I chose to use the Jenkins hash function purely because Real World Haskell has the code for it (see the chapter on Advanced Library Design).

So we can test this out simply now. Similar feature vectors hash to similar values.

  > computeHash (FV "A Quick Brown Fox")

  > computeHash (FV "A Quick Brown Fix")

  > computeHash (FV "Hopefully Different")

Because of the way the hash is calculated, the ordering of the feature vector is irrelevant, so hash [1,2,3] is the same as [3,1,2] and so on. To measure the distance between two hashes, the Hamming Distance is used. This is simply just a count of the number of bits that differ. A naive implementation of this is shown below (using the Data.Bits) package.

This code is easy to follow and looks right, but it's not particularly fast. A much faster way to count the number of bits is shown in the K&R C Programming Language. The implementation in the C language is discussed in more detail here and this translates to the following with the algorithm running in time proportional to the number of bits set.

We can verify that the implementation performs exactly the same functionality by challenging QuickCheck to prove us wrong.

> quickCheck (\x y -> hammingDistance x y == hammingDistance2 x y)
  +++ OK, passed 100 tests.

Note that you'll need an appropriate definition of arbitrary for Word64, such as the one here. Next up, is it actually any faster? Criterion tells me that it's quite a bit faster (about 50%).

benchmarking hamming/Naive
  collecting 100 samples, 229 iterations each, in estimated 956.2516 ms
  bootstrapping with 100000 resamples
  mean: 42.66142 us, lb 42.52916 us, ub 42.95010 us, ci 0.950

  benchmarking hamming/Ritchie
  collecting 100 samples, 388 iterations each, in estimated 955.6707 ms
  bootstrapping with 100000 resamples
  mean: 24.59006 us, lb 24.53693 us, ub 24.65282 us, ci 0.950

Ok, basics sorted, so what can we do with sim-hash? One application is near duplicate detection, and to test this out I grabbed a dataset from RIDDLE with the Zagat and Fodor food guides and the associated restaurant address. The addresses are similar, but not quite. For example

  "Bel-Air Hotel 701 Stone Canyon Rd. Bel Air 310-472-1211 Californian"
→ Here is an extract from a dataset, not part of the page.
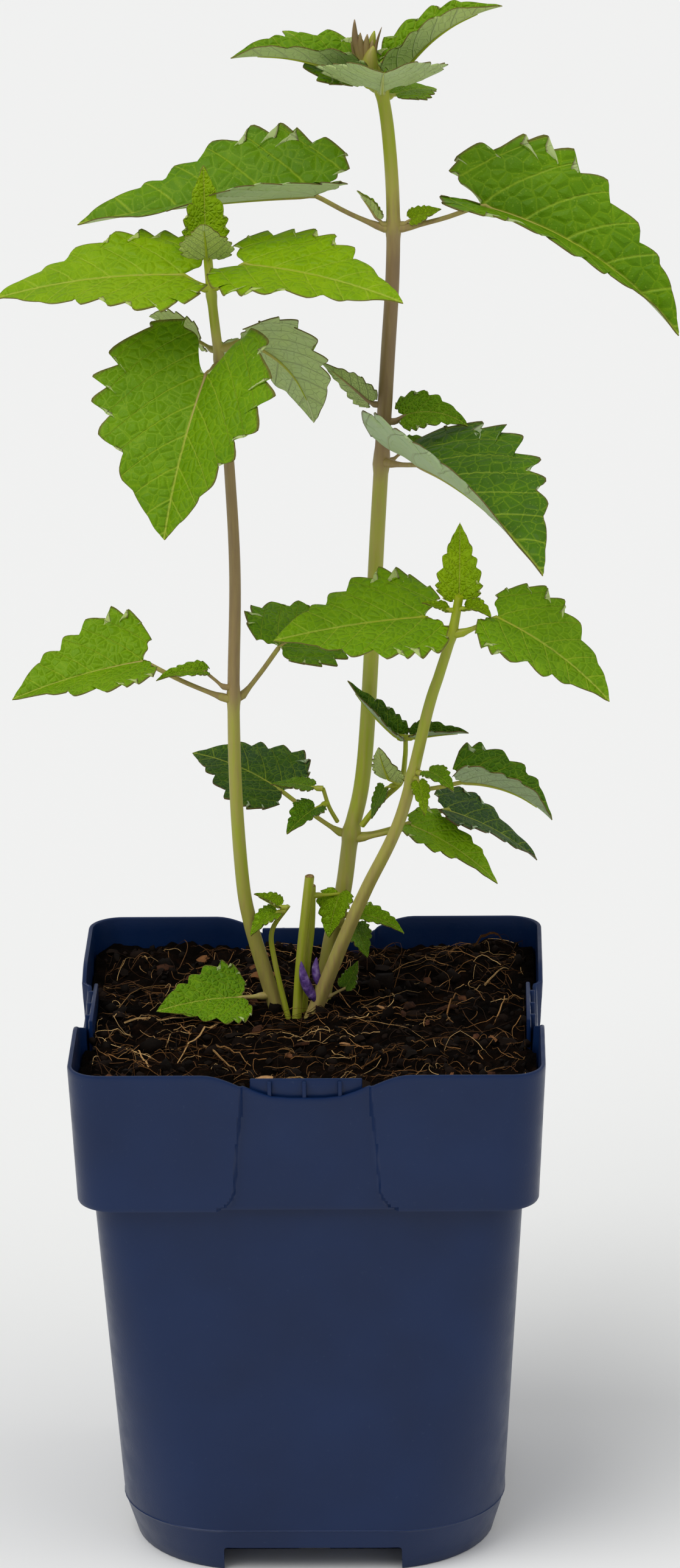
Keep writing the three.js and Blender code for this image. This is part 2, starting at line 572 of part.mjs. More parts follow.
// A bud or a folded petal: round rings that swell between its foot and its tip.
function makeSpindle({ foot, tip, thick }) {
  const [a, b] = [new THREE.Vector3(...foot), new THREE.Vector3(...tip)];
  const axis = b.clone().sub(a).normalize();
  const side = new THREE.Vector3(1, 0, 0).cross(axis).normalize();
  const rings = thick.map((radius, k) => {
    const centre = a.clone().lerp(b, k / (thick.length - 1));
    return Array.from({ length: 8 }, (_, i) => centre.clone()
      .addScaledVector(side.clone().applyAxisAngle(axis, i * Math.PI / 4), radius));
  });
  return loft(rings);
}

// ---- Scene graph ----------------------------------------------------------------------

function finish(color, roughness) {
  return new THREE.MeshStandardMaterial({ color, roughness, metalness: 0 });
}

const plastic = finish(0x1f3359, 0.5);
const peat = finish(0x2b1d14, 1);
const leafGreen = finish(0x4f8a12, 0.6);
const youngGreen = finish(0x84ad1c, 0.6);
const stemBrown = finish(0x857447, 0.6);
const stemGreen = finish(0x7f9a32, 0.6);
const petalPurple = finish(0x56307f, 0.7);
const budBrown = finish(0x7a6a5a, 0.7);

function addPiece(parent, name, geometry, material) {
  const mesh = new THREE.Mesh(geometry, material.clone());
  mesh.name = name;
  parent.add(mesh);
}

const plantedPot = new THREE.Group();
const plant = new THREE.Group();
plantedPot.add(plant);

addPiece(plantedPot, 'pot', toGeometry(makePot()), plastic);
addPiece(plantedPot, 'potting_mix', makeMix(), peat);
for (const [name, stem] of Object.entries(STEMS)) {
  addPiece(plant, name, makeStem(stem), name.includes('stub') ? stemGreen : stemBrown);
}
for (const leaf of LEAVES) {
  const isYoung = leaf.name.includes('upper') || leaf.name.includes('tip');
  addPiece(plant, leaf.name, makeLeaf(leaf), isYoung ? youngGreen : leafGreen);
}
addPiece(plant, 'flower_bud', makeSpindle(BUD), budBrown);
for (const petal of PETALS) addPiece(plantedPot, petal.name, makeSpindle(petal), petalPurple);

export default plantedPot;
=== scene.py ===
"""A young anise hyssop growing in a navy blue nursery pot.

Measures in the tables are millimetres in the part's frame: +Z up, +X the right of the pot
as it faces the viewer, +Y away from the viewer, and the origin under the middle of the pot.
"""

import math
import random
from collections import namedtuple
from functools import partial

import bpy
import numpy as np
from mathutils import Matrix, Vector, noise


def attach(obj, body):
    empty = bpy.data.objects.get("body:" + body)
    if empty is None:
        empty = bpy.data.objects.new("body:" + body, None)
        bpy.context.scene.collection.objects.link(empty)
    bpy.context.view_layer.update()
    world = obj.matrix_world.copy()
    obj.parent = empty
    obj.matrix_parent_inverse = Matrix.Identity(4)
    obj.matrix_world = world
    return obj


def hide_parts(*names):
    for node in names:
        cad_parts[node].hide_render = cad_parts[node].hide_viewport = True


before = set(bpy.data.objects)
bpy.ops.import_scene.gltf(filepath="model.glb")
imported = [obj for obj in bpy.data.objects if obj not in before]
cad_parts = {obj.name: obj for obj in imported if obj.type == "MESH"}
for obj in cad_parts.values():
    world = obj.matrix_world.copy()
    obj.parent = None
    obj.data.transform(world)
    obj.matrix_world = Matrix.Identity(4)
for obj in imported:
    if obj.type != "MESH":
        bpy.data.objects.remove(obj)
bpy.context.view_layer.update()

MM = 0.001

# ---- Stems and leaves, as they grow --------------------------------------------------------

Stem = namedtuple("Stem", "foot tip nodes blush path", defaults=((), ((0, 0), (1, 0)), ()))

# foot and tip are half thicknesses, nodes the heights where leaves sit, blush the brown
# purple tint at heights, and path the middle line from the soil up.
STEMS = {
    "tall_stem": Stem(
        foot=1.95,
        tip=1.35,
        nodes=(163, 254, 309.5, 342),
        blush=(
            (122, 0.35), (163, 0.25), (175, 0.1), (248, 0.25), (258, 0.85), (300, 0.9), (312, 0.45),
            (330, 0.1),
        ),
        path=(
            (2, 17, 120), (4.7, 18, 136.5), (7.6, 18.5, 149), (9.6, 19, 163), (13.1, 19.5, 182.5),
            (16.6, 20.5, 239),
            (19.1, 21.5, 277), (20.5, 22, 298.5), (20.7, 22, 316), (19.7, 22, 332.5), (18, 22, 344),
        ),
    ),
    "left_stem": Stem(
        foot=1.75,
        tip=0.95,
        nodes=(200.2, 282, 297.9),
        blush=(
            (122, 0.5), (160, 0.15), (196, 0.3), (204, 0.7), (250, 0.75), (281, 0.6), (290, 0.15),
            (309, 0.0),
        ),
        path=(
            (-8, 11, 120), (-12, 10.5, 134.5), (-14.5, 10, 144.5), (-16, 9.5, 154.5), (-17.2, 9, 176),
            (-17.4, 8.5, 200),
            (-16.6, 8, 229.5), (-17.3, 7.5, 253), (-18.7, 7, 275), (-20.7, 6.5, 295.5), (-21.8, 6, 310),
        ),
    ),
    "right_stem": Stem(
        foot=1.7,
        tip=0.95,
        nodes=(183, 219),
        blush=((122, 0.55), (150, 0.4), (175, 0.3), (190, 0.15), (215, 0.1), (228, 0.0)),
        path=(
            (-0.3, 7, 120), (4.9, 6, 133.5), (8.8, 5, 143.5), (13.5, 4, 154.5), (21.7, 2, 173),
            (28.2, -1, 200),
            (30.9, -2, 209), (33.9, -3, 219.3), (35.6, -4, 228.5),
        ),
    ),
    "cut_stub_front": Stem(1.05, 1.05, path=((-3.6, 8, 120), (-2.7, 8, 133), (-1.4, 8, 145), (-0.1, 8, 156))),
    "cut_stub_back": Stem(
        0.9, 0.8, path=((-2.1, 11.2, 120), (-1.2, 11.2, 132), (0, 11.2, 142), (0.4, 11.2, 152.5)),
    ),
    "side_shoot": Stem(
        foot=0.7, tip=0.5, nodes=(178,),
        path=((12.2, 17.2, 165.5), (17, 15, 172.5), (21.5, 12.5, 178), (22.6, 12, 184), (22.8, 12, 189)),
    ),
    "low_left_shoot": Stem(foot=0.5, tip=0.45, path=((6.4, 17.2, 166.5), (4.5, 15, 171), (3.2, 13.5, 176))),
    "basal_shoot": Stem(
        foot=0.65, tip=0.5, path=((-5.6, 8.6, 120), (-8.6, 9, 134), (-9.2, 8.8, 142), (-5.2, 8.6, 148.5)),
    ),
}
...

  "Hotel Bel-Air 701 Stone Canyon Rd. Bel Air 310/472-1211 Californian\STX"

Pretty similar but not quite the same. A quick (and hugely inefficient - I compare everything against everything) function to compare the two is shown below, which returns the list of all near dupes according to the hamming distance specified.
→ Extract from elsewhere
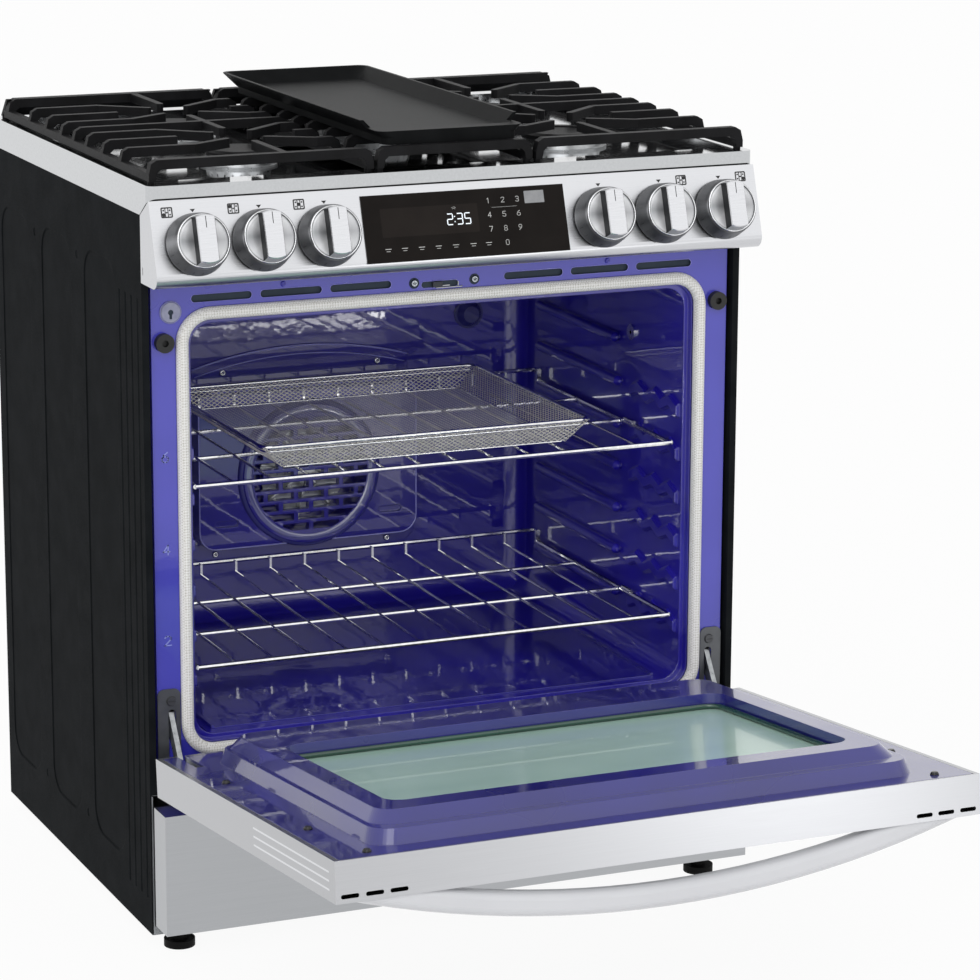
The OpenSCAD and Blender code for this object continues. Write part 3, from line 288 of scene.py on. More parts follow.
def turned_painted_sheen(name, stops, rough, metal):
    """Turned metal: soft sectors round the local axis, bright and dark as painted highlights and painted
    shade, and fine rings, as a lathe leaves them.
    """
    m = Mat(name)
    m.set(Metallic=metal)
    # the radial gradient paints the sectors: painted highlights and painted shade round the axis
    sector = m.node("ShaderNodeTexGradient", gradient_type="RADIAL")
    m.link(m.coords, sector.inputs[0])
    f = m.noise(900.0, detail=2.0)
    x = m.node("ShaderNodeMath", operation="MULTIPLY_ADD")
    x.inputs[1].default_value = 0.03
    m.link(f, x.inputs[0])
    m.link(sector.outputs[1], x.inputs[2])
    m.link(m.ramp(x.outputs[0], [(p + 0.015, rgb(c)) for p, c in stops]), m.bsdf.inputs["Base Color"])
    m.value(f, rough, rough * 1.3, "Roughness")
    m.bump(f, 0.04, 0.0001)
    return m.mat


def lit_digits():
    """Clock digits: pale, and a little bright of their own."""
    m = Mat("display_lit")
    m.set(Emission_Strength=0.55, Emission_Color=rgb("#DDE6EE"))
    m.colour(m.noise(400.0), "#D2DAE0", "#E6ECF0")
    m.value(m.noise(200.0), 0.3, 0.4, "Roughness")
    return m.mat


STEEL = brushed("steel_brushed", "#CDCED1", "#D1D2D5", (0.27, 0.3))
STEEL_DOOR = brushed("steel_door", "#B9BABD", "#BEBFC2", (0.3, 0.34))
STEEL_TOP = brushed("steel_cooktop", "#C4C6C8", "#CACCCE", (0.07, 0.09), (300, 300, 300))
STEEL_GREY = brushed("steel_grey", "#8E9093", "#A2A4A7", (0.25, 0.4))
# paler than the door's steel: painted highlights of the door's pressed lines
RIB_HIGHLIGHT = brushed("pressed_rib_highlight", "#E4E5E8", "#EAEBEE", (0.4, 0.5))
HINGE = brushed("hinge_steel", "#585A5D", "#646669", (0.35, 0.45), (60, 60, 60), metal=0.7)
# darker than the panel's steel: painted shadow of the open door over the drawer front
DRAWER_SHADED = brushed("steel_drawer_shaded", "#ACAEB1", "#B1B3B6", (0.28, 0.32))
KNOB = brushed("knob_metal", "#9C9DA0", "#C4C5C8", (0.16, 0.3), (240, 6, 240))
ALU = brushed("aluminium", "#A9ABAD", "#C0C2C4", (0.25, 0.4), (90, 90, 90))
KEY = brushed("start_key", "#86878A", "#98999B", (0.35, 0.5), (90, 90, 90), metal=0.4)
KNOB_TOP = brushed("knob_grip_top", "#CCCDD0", "#D6D7DA", (0.2, 0.28), (40, 1500, 40))

ARM = polished("hinge_arm_steel", "#8C8F92", "#A9ACAE", 0.25)
CHROME = polished("chrome", "#D8D9DA", "#EDEDEE")
BASKET = polished("basket_wire", "#DEDBD2", "#EFECE4", 0.35, metal=0.45)
KNOB_RIM = polished("knob_rim", "#D9DADC", "#E6E7E9", 0.12)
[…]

A more efficient implementation of navigating the hamming space is given in the paper Detecting Near-Duplicates for Web Crawling [PDF] by by Gurmeet Manku, Arvind Jain, and Anish Sarma. For this little daft program, I can tolerate waiting a few seconds!

According to the readme include with the data set [tar.gz] there are 112 matches between the two sets of data. Running with various hamming distances I get the following results:
  -- Compare the lists, deduplicate and run for various hamming distances
 > map (\x -> length $ Data.List.nub (map fst $ compareLists zagats fodors x)) [0..5]

So with a Hamming distance of 0, three results are returned (i.e. there are only 3 exact duplicates between the two data sources), whereas with a Hamming distance of 5 then way too many duplicates are returned. Eye-balling the results, a Hamming distance of 2 seems to give the best set of actual closest matches (but still with a fair few false matches).

  -- Good
  "Bel-Air Hotel 701 Stone Canyon Rd. Bel Air 310-472-1211 Californian",
  "Hotel Bel-Air 701 Stone Canyon Rd. Bel Air 310/472-1211 Californian\STX"

  -- Good
  "Cafe Bizou 14016 Ventura Blvd. Sherman Oaks 818-788-3536 French Bistro",
  "Cafe Bizou 14016 Ventura Blvd. Sherman Oaks 818/788-3536 French\STX"

  -- False match
  "Cassell's 3266 W. Sixth St. LA 213-480-8668 Hamburgers",
  "Jack Sprat's Grill 10668 W. Pico Blvd. Los Angeles 310/837-6662 Health Food\STX"

   -- Good
  "Granita 23725 W. Malibu Rd. Malibu 310-456-0488 Californian",
  "Granita 23725 W. Malibu Rd. Malibu 310/456-0488 Californian\STX"

This is almost certainly because the choice of the ASCII values of each item in the string is a poor choice of feature vector! Given that we know the data set is a list of addresses, we could take advantage and cheat a little bit and base the feature vector solely on the numbers. Using just the numbers gives 95 perfect matches with a Hamming distance of zero. A hamming distance of 1 covers all the matches (and some false matches too - since it's order invariant and there aren't a whole host of numbers). Sim-hash is better suited for large documents with decent feature vectors!